After the 5th time I can do it in 26 minutes now and configuring disks partitions and file systems, time/date and other stuff I can now do from memory (70+% of my own personal installation guide I wrote while researching it). But I mostly do it for learning reasons though and have learned a lot about Arch and Linux from it, but once I learn it all perfectly manually I will probably just use ArchInstall if I had to use Arch for anything as it’s the same steps as manual but only takes 16 minutes (Dependent on internet speed), or if for some reason EOS ceased to exist (which is something I considered so I wanted something to fall back on). And similar to you, manual Arch was easier as I have linux and Arch experience via EOS beforehand. And I am prepared to tackle elitist Linux users as they put off people trying Linux and the community is actually one of many reasons I went with EOS as my main OS.

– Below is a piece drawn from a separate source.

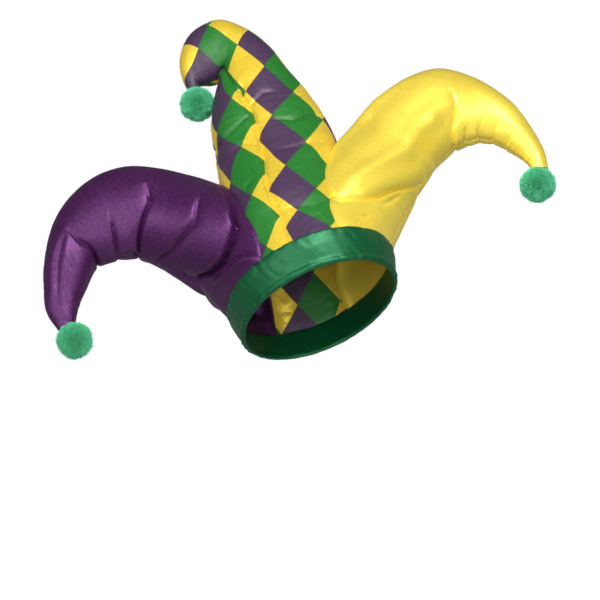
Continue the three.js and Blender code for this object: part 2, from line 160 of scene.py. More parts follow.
HARLEQUIN_CREASES = [
    (7.5, 9.0, 3.2, 0.8, 0.6, [(0.425, 0.40), (0.333, 0.436), (0.255, 0.431), (0.199, 0.442), (0.125, 0.447),
                               (0.089, 0.453), (0.005, 0.49)]),
    (6.0, 3.0, 7.0, 0.8, 0.1, [(0.425, 0.40), (0.46, 0.34), (0.56, 0.20), (0.70, 0.06)]),
    (4.5, 2.4, 7.0, 0.3, 0.6, [(0.329, 0.425), (0.311, 0.314), (0.300, 0.17), (0.295, 0.0)]),
    (3.4, 5.0, 2.4, 0.1, 0.4, [(0.292, 0.50), (0.275, 0.63), (0.295, 0.786), (0.283, 0.90)]),
    (2.2, 3.0, 5.0, 0.0, 0.2, [(0.20, 0.47), (0.19, 0.60), (0.205, 0.74)]),
    (2.2, 4.0, 3.0, 0.0, 0.2, [(0.150, 0.43), (0.135, 0.33), (0.142, 0.18)]),
    (2.0, 3.0, 4.0, 0.0, 0.2, [(0.065, 0.46), (0.050, 0.58), (0.06, 0.70)]),
    (1.8, 2.5, 4.0, 0.3, 0.0, [(0.36, 0.44), (0.39, 0.54), (0.38, 0.64)]),
    (1.8, 2.5, 4.0, 0.3, 0.0, [(0.23, 0.42), (0.25, 0.34), (0.24, 0.24)]),
]

# Puckers along a seam. Columns: seam (0 upper, 1 lower), from, to, spacing, reach and depth in mm
PURPLE_PUCKERS = [(0, 0.05, 0.95, 15, 9, 0.7), (1, 0.22, 0.70, 14, 13, 1.0), (1, 0.70, 0.97, 9, 9, 0.7)]
YELLOW_PUCKERS = [(0, 0.05, 0.95, 15, 9, 0.8), (1, 0.20, 0.55, 13, 14, 0.9), (1, 0.55, 0.97, 8, 14, 1.0)]
HARLEQUIN_PUCKERS = [(0, 0.05, 0.45, 12, 12, 1.2), (0, 0.45, 0.97, 7, 9, 1.3), (1, 0.03, 0.97, 13, 9, 0.9)]

# The harlequin cloth's print, counted in halves of a diamond. Columns: per metre across the flat panel, per
# metre up it, and the count at its origin
PRINT_COLUMN = (40.5, -4.8, 0.01)
PRINT_ROW = (8.9, 28.4, -7.145)
EASE_REACH = 0.022  # how far one eased corner draws its surroundings
EVEN_WEIGHT = 0.25  # how strongly the even grid holds against the eased corners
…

And at least for me I have actually found Arch based distros to be stable too, maybe because I like to explore or tinker but I’m more likely to break systems that are too closed off as I end up trying to bypass them, or I get frustrated by the OS blocking me from doing something as I know what I want to do. But a fully open OS I am free to explore everything and just careful how I manage the files or edit them, I haven’t broke my system yet from my own doing other than a couple minor things that took 2 minutes to fix since I already knew what may happen.

3 Likes

Unrelated but unsure how many will know what those letters mean, for me I am always INTP

1 Like

On top of being tired of Microsoft’s antics, I recently became way more online privacy conscious and Linux was the only way.

I also have a personal guide I wrote for myself to assist with installing Arch in the rare case a complete OS reinstallation was needed (otherwise I have Timeshift set to make daily snapshots). I have every step outlined there, including what to do post-installation to set it to my needs and I backed up any configuration files I might need as well to my Icedrive cloud backup.

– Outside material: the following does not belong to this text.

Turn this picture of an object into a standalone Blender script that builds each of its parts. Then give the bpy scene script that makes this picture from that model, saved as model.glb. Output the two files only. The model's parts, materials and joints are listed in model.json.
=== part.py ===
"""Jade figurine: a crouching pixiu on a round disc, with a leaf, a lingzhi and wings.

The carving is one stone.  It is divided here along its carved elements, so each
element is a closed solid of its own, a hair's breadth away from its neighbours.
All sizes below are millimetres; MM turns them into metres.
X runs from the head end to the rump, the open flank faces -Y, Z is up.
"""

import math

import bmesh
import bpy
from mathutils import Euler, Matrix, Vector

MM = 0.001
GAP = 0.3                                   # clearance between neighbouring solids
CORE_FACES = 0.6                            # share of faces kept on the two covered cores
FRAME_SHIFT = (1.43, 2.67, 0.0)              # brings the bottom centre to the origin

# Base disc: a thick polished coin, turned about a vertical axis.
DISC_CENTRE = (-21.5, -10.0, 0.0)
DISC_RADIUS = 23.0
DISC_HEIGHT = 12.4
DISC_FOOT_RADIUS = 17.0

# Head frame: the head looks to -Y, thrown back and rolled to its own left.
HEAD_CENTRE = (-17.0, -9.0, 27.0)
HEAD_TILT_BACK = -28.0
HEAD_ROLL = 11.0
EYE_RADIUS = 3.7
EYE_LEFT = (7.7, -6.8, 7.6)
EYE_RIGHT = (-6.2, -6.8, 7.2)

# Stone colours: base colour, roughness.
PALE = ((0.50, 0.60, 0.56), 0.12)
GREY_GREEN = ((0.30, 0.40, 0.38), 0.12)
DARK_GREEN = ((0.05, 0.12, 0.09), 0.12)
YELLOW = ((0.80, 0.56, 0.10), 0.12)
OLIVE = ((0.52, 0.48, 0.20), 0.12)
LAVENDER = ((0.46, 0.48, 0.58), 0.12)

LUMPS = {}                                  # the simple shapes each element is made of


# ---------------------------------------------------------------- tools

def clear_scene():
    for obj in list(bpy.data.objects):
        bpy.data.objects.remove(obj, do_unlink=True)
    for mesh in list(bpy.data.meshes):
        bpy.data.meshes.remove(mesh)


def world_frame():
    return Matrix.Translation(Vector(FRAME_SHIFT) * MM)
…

It takes me about 10 minutes to install Arch now. I practiced in a VM beforehand quite a bit.

Arch was stable for me both on EOS and currently in its pure form. I update weekly, every Saturday or Sunday, and I haven’t had a single issue. Using the linux-zen kernel, uninstalled the mainline kernel afterwards, and I keep linux-lts as a failsafe.

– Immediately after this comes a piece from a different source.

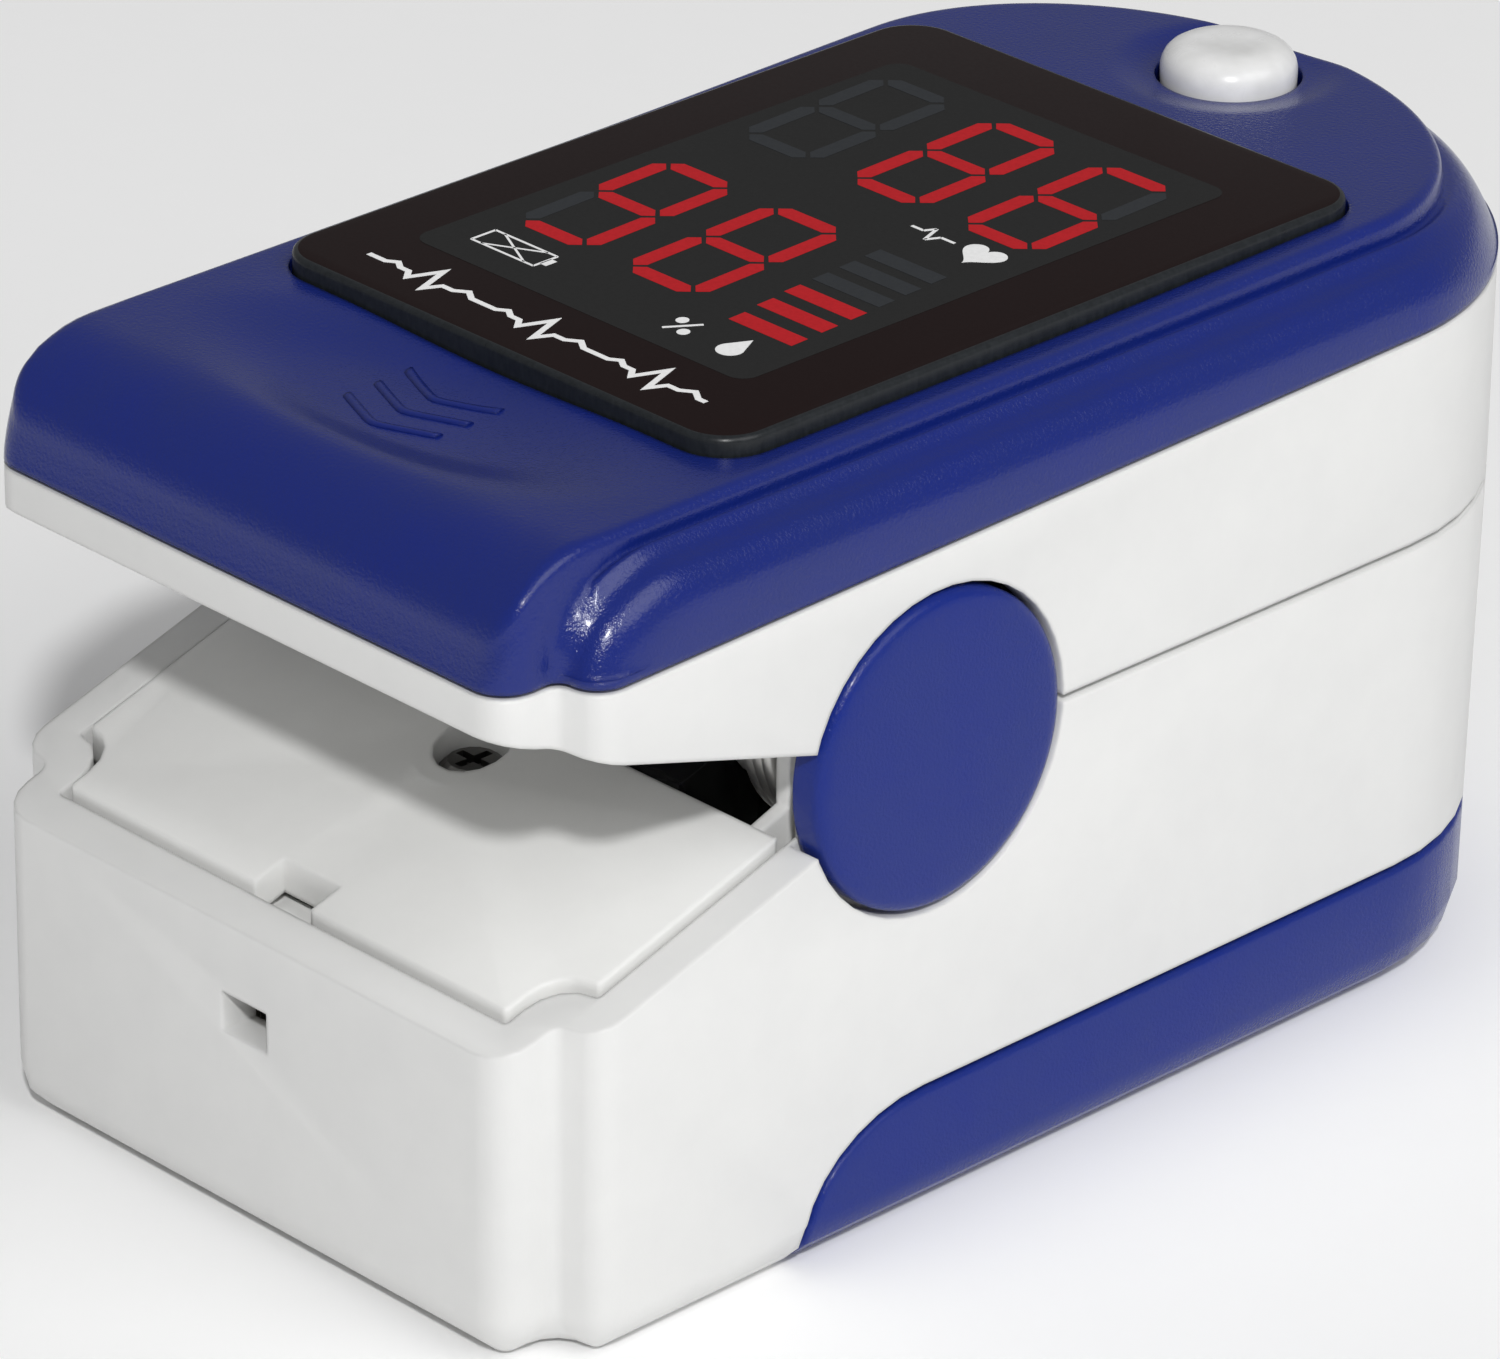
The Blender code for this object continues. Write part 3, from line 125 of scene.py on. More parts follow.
def spunPiece(name, profile, centre, axis, steps=64):
    # profile is (radius, distance along the axis), extruded point by point and spun round the axis
    along = {"X": Vector((1, 0, 0)), "Y": Vector((0, 1, 0)), "Z": Vector((0, 0, 1))}[axis]
    outward = {"X": Vector((0, 0, 1)), "Y": Vector((0, 0, 1)), "Z": Vector((1, 0, 0))}[axis]
    centre = Vector(centre) * mm
    places = [centre + (outward * radius + along * distance) * mm for radius, distance in profile]
    clearSelection()
    bpy.ops.mesh.primitive_plane_add(size=mm, location=places[0])
    piece = bpy.context.active_object
    piece.name = name
    bpy.ops.object.transform_apply(location=True, rotation=True, scale=True)
    selectParts(piece, "verts", lambda v: v.index > 0)
    bpy.ops.mesh.delete(type="VERT")
    bpy.ops.mesh.select_all(action="SELECT")
    start = bmesh.from_edit_mesh(piece.data).verts
    start.ensure_lookup_table()
    start[0].co = places[0]
    for before, after in zip(places, places[1:]):
        bpy.ops.mesh.extrude_vertices_move(TRANSFORM_OT_translate={"value": after - before})
    bpy.ops.mesh.select_all(action="SELECT")
    bpy.ops.mesh.spin(steps=steps, angle=2 * math.pi, center=centre, axis=along)
    bpy.ops.mesh.select_all(action="SELECT")
    bpy.ops.mesh.remove_doubles(threshold=1e-6)
    bpy.ops.mesh.normals_make_consistent(inside=False)
    leaveEdit()
    return piece


def ringPiece(name, rings):
    # matching loops of points, joined in order, with both ends filled
    count = len(rings[0])
    points = [Vector(p) * mm for ring in rings for p in ring]
    faces = []
    for level in range(len(rings) - 1):
        a, b = level * count, (level + 1) * count
        faces += [(a + i, a + (i + 1) % count, b + (i + 1) % count, b + i) for i in range(count)]
    faces.append(tuple(reversed(range(count))))
    faces.append(tuple(range((len(rings) - 1) * count, len(rings) * count)))
    data = bpy.data.meshes.new(name)
    data.from_pydata(points, [], faces)
    piece = bpy.data.objects.new(name, data)
    bpy.context.scene.collection.objects.link(piece)
    editPiece(piece)
    bpy.ops.mesh.select_all(action="SELECT")
    bpy.ops.mesh.normals_make_consistent(inside=False)
    leaveEdit()
    return piece


def nodeCopy(node, name):
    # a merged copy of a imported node, ready to be refined
    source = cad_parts[node]
    piece = bpy.data.objects.new(name, source.data.copy())
    bpy.context.scene.collection.objects.link(piece)
    piece.data.materials.clear()
    editPiece(piece, "VERT")
    bpy.ops.mesh.select_all(action="SELECT")
    bpy.ops.mesh.remove_doubles(threshold=2e-6)
    bpy.ops.mesh.dissolve_limited(angle_limit=math.radians(0.5))
    leaveEdit()
    return piece


def softenEdges(piece, width, segments=3, angle=32):
    # rounds the sharp edges of a refined copy
    applyModifier(piece, "BEVEL", width=width * mm, segments=segments, limit_method="ANGLE",
                  angle_limit=math.radians(angle), use_clamp_overlap=True, loop_slide=False)


def joinPieces(first, others):
    clearSelection()
    for piece in others:
        piece.select_set(True)
    first.select_set(True)
    bpy.context.view_layer.objects.active = first
    bpy.ops.object.join()
    return first


def finishPiece(piece, material, body, nodes, smoothAngle):
    # body is None for a piece left on no body, and an angle of 0 keeps a flat print unsmoothed
    pick(piece)
    if smoothAngle:
        bpy.ops.object.shade_smooth_by_angle(angle=math.radians(smoothAngle))
    piece.data.materials.clear()
    piece.data.materials.append(material)
    if body:
        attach(piece, body)
    if nodes:
        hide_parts(*nodes)


def arcPoints(x, y, radiusX, radiusY, start, end, steps):
    turns = [math.radians(start + (end - start) * i / steps) for i in range(steps + 1)]
    return [(x + radiusX * math.cos(t), y + radiusY * math.sin(t)) for t in turns]


def straight(start, end, steps):
    return [(start[0] + (end[0] - start[0]) * i / steps, start[1] + (end[1] - start[1]) * i / steps)
            for i in range(1, steps)]


def mirroredPlan(half):
    return half + [(-x, y) for x, y in reversed(half) if abs(x) > 1e-6]


def ramp(stops, value):
    for (a, low), (b, high) in zip(stops, stops[1:]):
        if value <= b:
            return low + (high - low) * max(0.0, value - a) / (b - a)
    return stops[-1][1]


def easeBetween(low, high, value):
    share = min(1.0, max(0.0, (value - low) / (high - low)))
    return share * share * (3 - 2 * share)


class Signal:
    # a shader socket that takes part in ordinary arithmetic
    def __init__(self, tree, socket):
        self.tree = tree
        self.socket = socket

    def maths(self, operation, first, second=None):
        node = self.tree.nodes.new("ShaderNodeMath")
        node.operation = operation
        for port, value in zip(node.inputs, (first, second)):
            if isinstance(value, Signal):
                self.tree.links.new(value.socket, port)
            elif value is not None:
                port.default_value = value
        return Signal(self.tree, node.outputs[0])

    def __add__(self, other):
        return self.maths("ADD", self, other)

    def __radd__(self, other):
        return self.maths("ADD", other, self)

    def __sub__(self, other):
        return self.maths("SUBTRACT", self, other)

    def __rsub__(self, other):
        return self.maths("SUBTRACT", other, self)

    def __mul__(self, other):
        return self.maths("MULTIPLY", self, other)

    def __rmul__(self, other):
        return self.maths("MULTIPLY", other, self)

    def sine(self):
        return self.maths("SINE", self)

    def clamped(self):
        return self.maths("MINIMUM", self.maths("MAXIMUM", self, 0.0), 1.0)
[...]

Every problem I’ve ever had so far was easily fixed with just 3 minutes of independent research or Wiki reading. And fixing problems on this is actually sort of fun, as I know exactly what went wrong and where to look. Windows is very vague in error handling, good luck figuring it out by listening to Microsoft’s “certified advisors” over on their useless support forums.

2 Likes

I hear ya. I haven’t used Windows on my home PCs and laptops in more than a decade. I got out long before the AI/Privacy nightmare.

I completely agree!

Welcome (back) to the Purple Family! :enos_flag: :enos:

3 Likes

Your preparation seems very similar to mine actually, other than Timeshift. The steps in a guide, outlined and everything, configuration files I have in cloud drive and an offline drive. And I also have a post installation guide and a pacman script to install everything I use in one go. I use borg to backup to an offline drive, and another internal backup SSD.

Even the weekly update and the days to do it is the same. Maybe this is trick to lack of issues :slight_smile: . I still have a lot to learn but I will get there piece by piece.

For me the support and guides here on the forums, EOS wiki and Arch wiki have been fine. I’ve had to deal with Microsoft website for work to set stuff up and it’s just a complete minefield on there to work out what to do and a lot of useless information for what I actually want to do and many links to other pages which also have their own links to other pages. Microsoft support forums is basically filled with SFC /scannow half the time or there is no solution on them. Response times on this forum and actual fixes is like premium gold standard in comparison.

1 Like

Oh a script might be a good idea. But I dunno, I just have a list of all the software I need in my guide. Something satisfying about typing that command out myself. I love how everything can be installed and updated from the terminal. If you update your system, you update your programs, and I adore that. On Windows, you have to open each program and update them one by one, which is horrid, especially from a security standpoint.

I only backup using daily Timeshift snapshots with Rsync to another internal SSD, haven’t felt the need for an external drive. I keep critical, unrecoverable stuff on the cloud as Icedrive keeps copies of all my data on multiple drives and that’s better than I could ever do. If my internal backup SSD fails, then I’ll know and switch backup location to another internal SSD. I have quite a few. If my main, OS SSD fails, I’ll just change it and restore the system from the snapshot using a live Mint USB, which is really good for this purpose as it comes with Timeshift. I think it’s a pretty reliable setup.

Keeping Arch up to date is the key, but it doesn’t need to be daily and excessive. If you wait until the end of every week, developers have time to fix any potential issues, regressions or incompatibilities, and you save a lot of potential headaches this way.

The fact that you choose to update whenever you want and there is no nagging is the best. It really is up to the user to keep their system up to date and in working order. Everything is up to the user. As it should be.

I completely relate to your “links upon links” description of Microsoft support pages. Nothing more frustrating than being hit by a Windows related obscure problem, and then scouring Microsoft’s maze of links for a solution is like looking for a needle in a haystack. You have to resort to other places to get reliable support. If you use EOS, you can go to its forums and get a timely, quality response, instead of a blanket “sfc /scannow” that fixes absolutely nothing in 99% of cases.

I’ve gushed about EOS and Arch quite enough but I can’t help it. I really feel like I’ve regained ownership of my PC.